SUPPLIED RECORDS ->
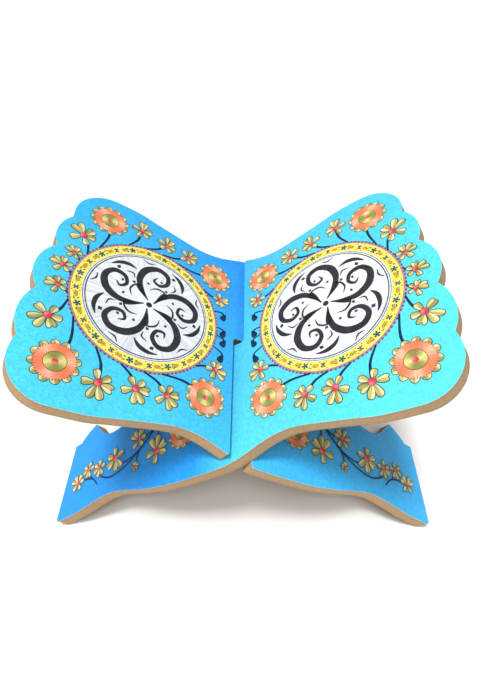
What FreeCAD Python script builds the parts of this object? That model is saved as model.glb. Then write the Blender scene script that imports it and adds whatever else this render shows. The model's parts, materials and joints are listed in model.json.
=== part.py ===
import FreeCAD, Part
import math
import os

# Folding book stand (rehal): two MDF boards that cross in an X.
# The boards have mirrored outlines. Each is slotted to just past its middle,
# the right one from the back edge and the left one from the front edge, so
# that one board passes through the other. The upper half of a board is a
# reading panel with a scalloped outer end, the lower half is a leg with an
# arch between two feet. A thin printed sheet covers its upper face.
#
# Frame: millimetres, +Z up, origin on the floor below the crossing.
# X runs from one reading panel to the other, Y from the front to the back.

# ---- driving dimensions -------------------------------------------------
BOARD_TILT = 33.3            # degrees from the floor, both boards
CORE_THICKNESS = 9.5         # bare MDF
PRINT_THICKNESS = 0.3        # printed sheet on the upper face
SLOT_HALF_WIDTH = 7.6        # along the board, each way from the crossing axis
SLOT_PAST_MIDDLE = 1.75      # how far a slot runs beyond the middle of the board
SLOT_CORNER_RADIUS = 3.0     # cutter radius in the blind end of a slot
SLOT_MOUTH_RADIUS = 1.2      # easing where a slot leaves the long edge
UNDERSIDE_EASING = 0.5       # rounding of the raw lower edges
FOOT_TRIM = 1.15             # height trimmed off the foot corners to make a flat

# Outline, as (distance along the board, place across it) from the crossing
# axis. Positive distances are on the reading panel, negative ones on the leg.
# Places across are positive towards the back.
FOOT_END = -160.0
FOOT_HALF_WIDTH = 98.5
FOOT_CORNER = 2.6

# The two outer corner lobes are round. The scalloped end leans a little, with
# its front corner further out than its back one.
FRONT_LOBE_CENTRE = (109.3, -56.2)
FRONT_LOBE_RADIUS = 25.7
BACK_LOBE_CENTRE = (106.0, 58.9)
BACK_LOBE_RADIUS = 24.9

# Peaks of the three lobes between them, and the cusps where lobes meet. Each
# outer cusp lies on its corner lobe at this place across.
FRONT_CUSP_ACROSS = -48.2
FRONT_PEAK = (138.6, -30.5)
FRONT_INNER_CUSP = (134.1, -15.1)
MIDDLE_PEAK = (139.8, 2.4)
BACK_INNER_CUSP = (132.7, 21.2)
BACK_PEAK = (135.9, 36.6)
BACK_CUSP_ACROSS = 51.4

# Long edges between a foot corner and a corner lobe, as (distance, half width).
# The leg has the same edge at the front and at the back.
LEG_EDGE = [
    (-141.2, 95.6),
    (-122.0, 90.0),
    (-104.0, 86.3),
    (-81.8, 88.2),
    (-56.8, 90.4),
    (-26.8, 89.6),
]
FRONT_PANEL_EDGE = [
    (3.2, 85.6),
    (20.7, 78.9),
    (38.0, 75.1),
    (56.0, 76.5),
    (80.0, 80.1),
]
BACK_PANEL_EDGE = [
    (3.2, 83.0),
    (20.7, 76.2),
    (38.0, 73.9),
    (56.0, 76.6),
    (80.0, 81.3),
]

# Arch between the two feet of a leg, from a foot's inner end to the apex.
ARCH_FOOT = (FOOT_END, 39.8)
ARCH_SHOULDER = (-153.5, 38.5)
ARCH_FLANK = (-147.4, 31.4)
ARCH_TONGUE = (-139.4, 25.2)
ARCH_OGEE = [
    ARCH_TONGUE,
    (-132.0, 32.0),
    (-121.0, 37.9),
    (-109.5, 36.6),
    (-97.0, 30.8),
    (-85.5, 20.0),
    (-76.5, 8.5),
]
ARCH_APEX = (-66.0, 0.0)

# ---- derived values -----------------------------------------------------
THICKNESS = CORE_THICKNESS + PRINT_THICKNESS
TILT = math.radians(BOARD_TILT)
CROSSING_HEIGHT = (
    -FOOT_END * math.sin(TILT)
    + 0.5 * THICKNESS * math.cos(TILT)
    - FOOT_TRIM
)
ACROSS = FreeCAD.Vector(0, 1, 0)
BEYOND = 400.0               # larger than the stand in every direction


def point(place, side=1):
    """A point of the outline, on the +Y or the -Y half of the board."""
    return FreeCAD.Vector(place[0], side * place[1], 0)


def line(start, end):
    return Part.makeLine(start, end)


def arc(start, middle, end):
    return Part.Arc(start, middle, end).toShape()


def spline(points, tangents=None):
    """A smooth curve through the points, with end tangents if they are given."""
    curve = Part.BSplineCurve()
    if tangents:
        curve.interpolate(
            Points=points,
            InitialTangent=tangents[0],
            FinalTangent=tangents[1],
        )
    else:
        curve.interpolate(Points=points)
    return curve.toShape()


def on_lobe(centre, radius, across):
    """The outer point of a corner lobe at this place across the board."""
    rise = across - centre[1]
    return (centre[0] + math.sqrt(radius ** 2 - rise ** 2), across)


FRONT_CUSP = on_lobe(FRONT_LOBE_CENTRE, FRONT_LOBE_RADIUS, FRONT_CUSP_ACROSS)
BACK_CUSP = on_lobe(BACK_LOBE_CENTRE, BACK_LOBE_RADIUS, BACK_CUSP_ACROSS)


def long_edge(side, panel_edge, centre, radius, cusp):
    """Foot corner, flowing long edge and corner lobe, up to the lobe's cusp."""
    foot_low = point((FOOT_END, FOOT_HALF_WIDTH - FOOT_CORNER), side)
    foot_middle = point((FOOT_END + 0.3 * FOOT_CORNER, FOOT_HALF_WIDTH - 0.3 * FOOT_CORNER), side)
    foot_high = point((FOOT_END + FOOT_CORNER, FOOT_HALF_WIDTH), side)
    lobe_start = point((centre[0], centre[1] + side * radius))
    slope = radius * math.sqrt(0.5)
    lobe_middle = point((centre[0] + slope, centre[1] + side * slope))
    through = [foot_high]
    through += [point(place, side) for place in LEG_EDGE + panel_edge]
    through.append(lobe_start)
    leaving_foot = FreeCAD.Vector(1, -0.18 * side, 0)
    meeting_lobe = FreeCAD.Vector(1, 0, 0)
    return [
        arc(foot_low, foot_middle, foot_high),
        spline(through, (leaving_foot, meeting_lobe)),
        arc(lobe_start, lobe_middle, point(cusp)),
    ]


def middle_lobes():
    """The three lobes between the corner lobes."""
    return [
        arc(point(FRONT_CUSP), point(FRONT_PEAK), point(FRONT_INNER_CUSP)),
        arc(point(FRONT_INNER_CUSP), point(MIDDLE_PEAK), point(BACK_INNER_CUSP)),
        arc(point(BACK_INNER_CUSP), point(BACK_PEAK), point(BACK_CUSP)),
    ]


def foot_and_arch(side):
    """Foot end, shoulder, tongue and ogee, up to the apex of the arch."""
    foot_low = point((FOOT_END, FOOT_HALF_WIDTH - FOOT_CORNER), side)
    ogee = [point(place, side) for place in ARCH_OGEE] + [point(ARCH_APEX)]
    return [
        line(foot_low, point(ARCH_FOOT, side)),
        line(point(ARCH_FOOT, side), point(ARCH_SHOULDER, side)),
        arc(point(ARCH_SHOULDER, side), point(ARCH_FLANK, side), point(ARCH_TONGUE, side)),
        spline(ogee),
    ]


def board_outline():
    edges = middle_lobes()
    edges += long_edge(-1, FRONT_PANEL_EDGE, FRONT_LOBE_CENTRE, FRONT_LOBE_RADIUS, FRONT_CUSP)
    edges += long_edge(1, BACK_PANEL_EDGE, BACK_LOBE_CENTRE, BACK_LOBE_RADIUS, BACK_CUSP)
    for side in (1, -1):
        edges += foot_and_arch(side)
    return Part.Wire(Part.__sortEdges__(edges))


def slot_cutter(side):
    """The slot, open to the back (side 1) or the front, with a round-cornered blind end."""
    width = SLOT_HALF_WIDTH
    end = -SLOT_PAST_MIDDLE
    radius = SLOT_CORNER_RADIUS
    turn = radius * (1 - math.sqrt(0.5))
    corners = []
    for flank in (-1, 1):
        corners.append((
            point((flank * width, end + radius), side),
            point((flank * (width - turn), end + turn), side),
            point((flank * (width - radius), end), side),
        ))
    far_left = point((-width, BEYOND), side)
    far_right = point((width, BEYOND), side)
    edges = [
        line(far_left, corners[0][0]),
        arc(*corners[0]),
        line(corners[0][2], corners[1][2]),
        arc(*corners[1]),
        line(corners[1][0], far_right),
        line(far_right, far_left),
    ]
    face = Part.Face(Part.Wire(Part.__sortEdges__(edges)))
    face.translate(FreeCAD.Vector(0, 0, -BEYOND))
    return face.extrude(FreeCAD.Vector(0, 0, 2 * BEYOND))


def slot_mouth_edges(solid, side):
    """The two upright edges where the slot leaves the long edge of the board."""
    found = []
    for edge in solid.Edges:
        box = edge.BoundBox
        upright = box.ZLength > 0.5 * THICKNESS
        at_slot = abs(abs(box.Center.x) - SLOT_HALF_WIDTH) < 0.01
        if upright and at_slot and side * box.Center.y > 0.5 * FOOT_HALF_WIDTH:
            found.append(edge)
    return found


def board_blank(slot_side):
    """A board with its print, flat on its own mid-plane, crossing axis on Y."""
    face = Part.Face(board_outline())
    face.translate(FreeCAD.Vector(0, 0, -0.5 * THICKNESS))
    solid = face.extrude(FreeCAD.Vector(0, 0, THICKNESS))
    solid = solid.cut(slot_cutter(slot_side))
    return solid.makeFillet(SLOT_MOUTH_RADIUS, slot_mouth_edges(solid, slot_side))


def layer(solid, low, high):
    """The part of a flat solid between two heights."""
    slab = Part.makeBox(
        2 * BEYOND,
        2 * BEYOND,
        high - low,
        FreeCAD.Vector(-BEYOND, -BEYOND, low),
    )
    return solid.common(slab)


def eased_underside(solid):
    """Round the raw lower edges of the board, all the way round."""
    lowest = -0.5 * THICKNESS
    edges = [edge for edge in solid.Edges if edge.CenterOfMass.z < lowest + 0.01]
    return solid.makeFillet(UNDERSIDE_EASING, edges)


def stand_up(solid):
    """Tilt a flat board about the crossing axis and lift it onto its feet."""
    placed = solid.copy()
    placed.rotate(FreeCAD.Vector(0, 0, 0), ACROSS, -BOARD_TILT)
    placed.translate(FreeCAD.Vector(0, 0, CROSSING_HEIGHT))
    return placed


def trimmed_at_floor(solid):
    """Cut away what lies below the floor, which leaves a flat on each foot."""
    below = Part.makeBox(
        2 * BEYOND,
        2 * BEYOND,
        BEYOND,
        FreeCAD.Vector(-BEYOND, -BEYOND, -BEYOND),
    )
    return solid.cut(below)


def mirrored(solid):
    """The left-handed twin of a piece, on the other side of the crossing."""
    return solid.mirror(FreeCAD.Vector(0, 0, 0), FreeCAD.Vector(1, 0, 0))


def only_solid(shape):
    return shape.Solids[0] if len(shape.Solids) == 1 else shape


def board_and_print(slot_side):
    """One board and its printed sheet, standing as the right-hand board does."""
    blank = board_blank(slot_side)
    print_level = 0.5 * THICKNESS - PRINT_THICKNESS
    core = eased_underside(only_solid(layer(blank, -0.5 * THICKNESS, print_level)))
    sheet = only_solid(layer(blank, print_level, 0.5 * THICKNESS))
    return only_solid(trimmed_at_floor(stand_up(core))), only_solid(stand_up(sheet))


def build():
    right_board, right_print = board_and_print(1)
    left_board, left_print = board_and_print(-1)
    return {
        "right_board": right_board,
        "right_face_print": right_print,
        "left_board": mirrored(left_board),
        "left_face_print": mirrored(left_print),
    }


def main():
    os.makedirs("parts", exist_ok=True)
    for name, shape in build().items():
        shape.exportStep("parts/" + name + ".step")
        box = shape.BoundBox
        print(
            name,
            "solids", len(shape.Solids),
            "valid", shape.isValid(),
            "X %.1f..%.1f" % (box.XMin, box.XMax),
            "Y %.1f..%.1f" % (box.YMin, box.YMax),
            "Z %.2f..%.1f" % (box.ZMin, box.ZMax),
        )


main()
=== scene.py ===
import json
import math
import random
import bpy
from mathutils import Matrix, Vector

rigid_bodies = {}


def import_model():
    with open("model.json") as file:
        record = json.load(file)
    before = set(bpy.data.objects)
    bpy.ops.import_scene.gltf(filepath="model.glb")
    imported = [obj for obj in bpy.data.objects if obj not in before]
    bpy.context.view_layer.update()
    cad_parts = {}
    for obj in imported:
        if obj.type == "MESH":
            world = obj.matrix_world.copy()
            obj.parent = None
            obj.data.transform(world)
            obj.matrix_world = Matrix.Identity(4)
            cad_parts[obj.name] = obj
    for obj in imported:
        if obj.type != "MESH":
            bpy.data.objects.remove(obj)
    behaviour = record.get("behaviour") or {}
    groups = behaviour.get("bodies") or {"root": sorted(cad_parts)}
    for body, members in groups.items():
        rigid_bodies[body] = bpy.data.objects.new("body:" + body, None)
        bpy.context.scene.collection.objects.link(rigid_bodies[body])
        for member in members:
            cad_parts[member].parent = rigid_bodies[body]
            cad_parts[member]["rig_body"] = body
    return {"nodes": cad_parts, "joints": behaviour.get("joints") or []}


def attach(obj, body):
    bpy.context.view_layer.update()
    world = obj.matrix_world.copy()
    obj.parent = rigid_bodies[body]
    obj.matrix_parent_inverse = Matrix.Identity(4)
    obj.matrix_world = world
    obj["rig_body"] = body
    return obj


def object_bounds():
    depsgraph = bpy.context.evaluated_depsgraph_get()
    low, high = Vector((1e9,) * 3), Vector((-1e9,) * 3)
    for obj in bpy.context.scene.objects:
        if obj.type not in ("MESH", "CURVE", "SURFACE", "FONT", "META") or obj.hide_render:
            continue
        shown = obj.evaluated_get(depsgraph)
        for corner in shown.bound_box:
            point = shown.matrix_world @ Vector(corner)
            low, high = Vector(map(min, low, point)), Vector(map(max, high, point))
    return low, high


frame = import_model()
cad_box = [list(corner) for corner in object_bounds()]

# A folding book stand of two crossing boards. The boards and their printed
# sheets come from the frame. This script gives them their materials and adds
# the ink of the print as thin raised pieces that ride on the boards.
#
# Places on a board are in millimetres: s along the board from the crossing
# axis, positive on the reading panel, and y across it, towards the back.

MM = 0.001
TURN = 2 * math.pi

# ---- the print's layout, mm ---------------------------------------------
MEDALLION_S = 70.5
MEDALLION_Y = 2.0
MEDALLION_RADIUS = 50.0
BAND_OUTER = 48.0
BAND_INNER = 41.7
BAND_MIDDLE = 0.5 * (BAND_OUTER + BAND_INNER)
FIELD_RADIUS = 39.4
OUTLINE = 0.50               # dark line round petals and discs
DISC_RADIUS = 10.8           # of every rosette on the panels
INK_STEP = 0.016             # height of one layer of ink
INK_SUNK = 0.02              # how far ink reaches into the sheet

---

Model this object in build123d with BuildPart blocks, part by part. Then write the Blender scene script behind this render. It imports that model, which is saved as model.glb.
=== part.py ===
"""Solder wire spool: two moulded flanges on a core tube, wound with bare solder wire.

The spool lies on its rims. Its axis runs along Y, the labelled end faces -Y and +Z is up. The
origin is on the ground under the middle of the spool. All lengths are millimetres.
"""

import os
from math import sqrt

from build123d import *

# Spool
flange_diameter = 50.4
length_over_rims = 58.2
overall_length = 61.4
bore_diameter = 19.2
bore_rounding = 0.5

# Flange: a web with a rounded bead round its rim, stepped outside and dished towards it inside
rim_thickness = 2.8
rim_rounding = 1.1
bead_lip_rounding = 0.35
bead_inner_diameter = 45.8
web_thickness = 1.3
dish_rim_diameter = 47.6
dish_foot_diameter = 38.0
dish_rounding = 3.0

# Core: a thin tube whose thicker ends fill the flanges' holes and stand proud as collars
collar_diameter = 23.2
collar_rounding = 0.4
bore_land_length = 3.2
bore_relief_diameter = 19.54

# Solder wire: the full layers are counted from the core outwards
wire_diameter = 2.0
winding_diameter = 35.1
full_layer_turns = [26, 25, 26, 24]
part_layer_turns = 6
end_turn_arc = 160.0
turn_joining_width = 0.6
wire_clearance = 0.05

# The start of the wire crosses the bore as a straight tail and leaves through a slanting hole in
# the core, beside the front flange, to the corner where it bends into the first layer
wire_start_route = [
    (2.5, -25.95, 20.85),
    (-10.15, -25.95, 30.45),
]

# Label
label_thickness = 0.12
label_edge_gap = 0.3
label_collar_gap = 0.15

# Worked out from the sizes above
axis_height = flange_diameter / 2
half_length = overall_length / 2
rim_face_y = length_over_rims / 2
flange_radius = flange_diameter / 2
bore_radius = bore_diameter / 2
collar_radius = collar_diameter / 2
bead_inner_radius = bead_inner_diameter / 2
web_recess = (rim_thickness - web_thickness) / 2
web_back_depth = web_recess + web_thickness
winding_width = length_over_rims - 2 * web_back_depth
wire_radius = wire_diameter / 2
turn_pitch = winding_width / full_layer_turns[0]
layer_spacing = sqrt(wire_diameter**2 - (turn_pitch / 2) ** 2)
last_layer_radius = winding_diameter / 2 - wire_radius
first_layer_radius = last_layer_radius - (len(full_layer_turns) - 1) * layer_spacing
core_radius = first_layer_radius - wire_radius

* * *

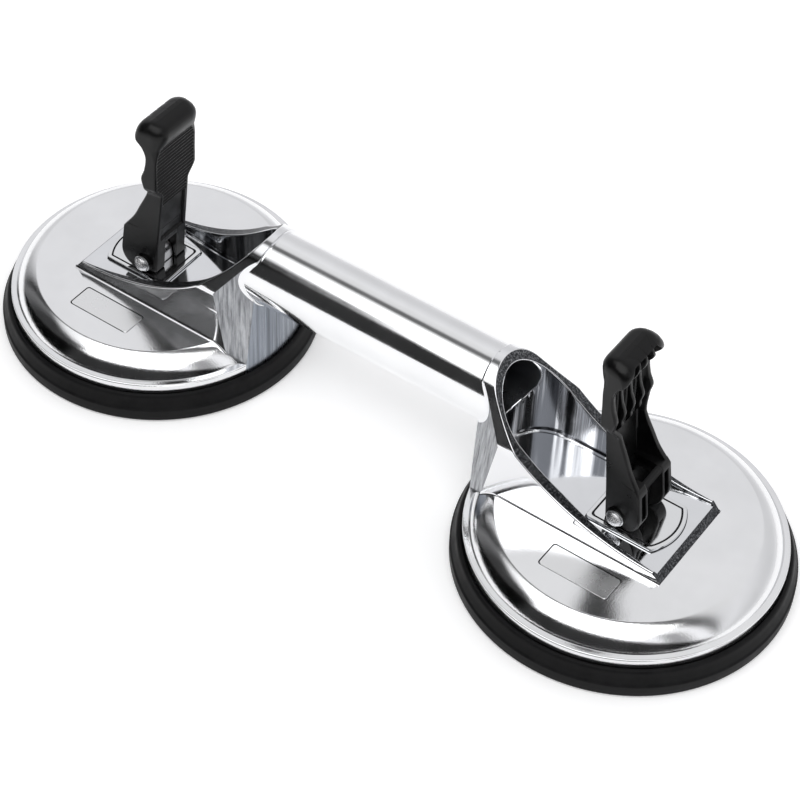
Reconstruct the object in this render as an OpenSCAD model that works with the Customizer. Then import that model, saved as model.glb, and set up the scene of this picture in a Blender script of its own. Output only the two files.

WHAT TO DO -> Go through the listing above and list every line that has the word "data".

ANSWER IN FULL ->
    before = set(bpy.data.objects)
    imported = [obj for obj in bpy.data.objects if obj not in before]
            obj.data.transform(world)
            bpy.data.objects.remove(obj)
        rigid_bodies[body] = bpy.data.objects.new("body:" + body, None)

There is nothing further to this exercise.